The 50th anniversary of the occupation is freeing criticism. Greg Slabodkin, a former AIPAC official, comes for conditioning US aid to Israel on that country agreeing to freeze its illegal settlements in the West Bank and Jerusalem. He forthrightly says that Israel’s “oppressive and discriminatory settlement policies in the occupied West Bank and East Jerusalem continue unabated.”

Last week the head of the Lower Galilee Regional Council, Moti Dotan, said he didn’t want Arab citizens of Israel using community swimming pools because they have a different “hygiene culture” that is “not like ours.” A Haaretz editorial says Dotan isn’t a racist outlier, but a reflection of the Israeli mainstream: “Dotan’s statement is fed by a leadership that has made the exclusion and isolation of this country’s Arab citizens the backbone of Israeli patriotism.”

Moara Crivelente, Brazilian journalist and activist, reports on her detainment and deportation at the Tel Aviv Ben Gurion International Airport: “Scattered inscriptions written with toothpaste and food on the bunks and walls of an Israeli facility at the Ministry of Interior Population, Immigration and Borders Authority (PIBA) declare: ‘for each International Solidarity Movement you deport back home, ten more will come!’ Me and many before me read those words as we waited for our deportation.
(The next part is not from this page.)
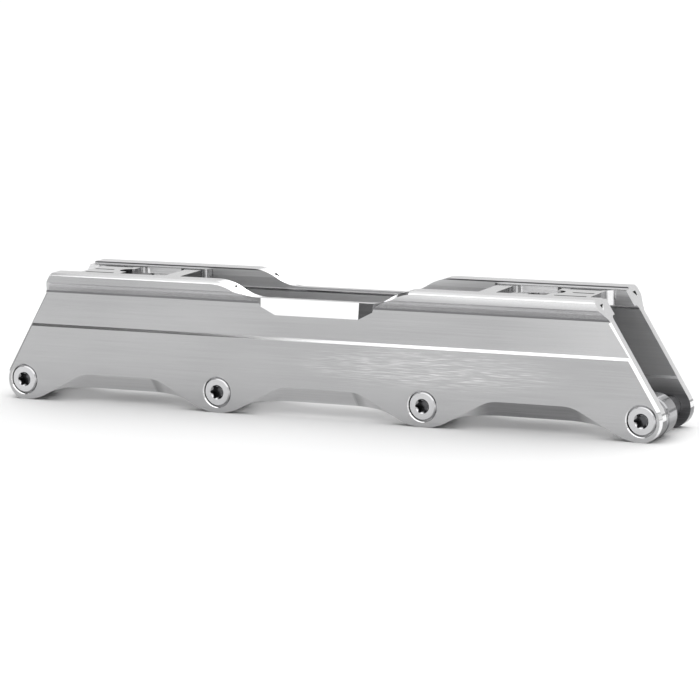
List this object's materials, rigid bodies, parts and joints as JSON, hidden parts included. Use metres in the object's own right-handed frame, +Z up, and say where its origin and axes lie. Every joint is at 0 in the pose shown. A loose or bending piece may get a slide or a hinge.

After hours of interrogation at the Tel Aviv Ben Gurion International Airport, we received a 10-year ban from entering the State of Israel for ‘security reasons.’ With no further explanation, we were declared a threat.”

Prominent “New Atheist” author Sam Harris argues against professor Noam Chomsky that noble intentions of US interventionism morally exonerates any civilian death as ‘collateral damage’. Chomsky maintains that casualties of wars waged by the United States are not by-products of intervention, but are at the very essence of American strategy.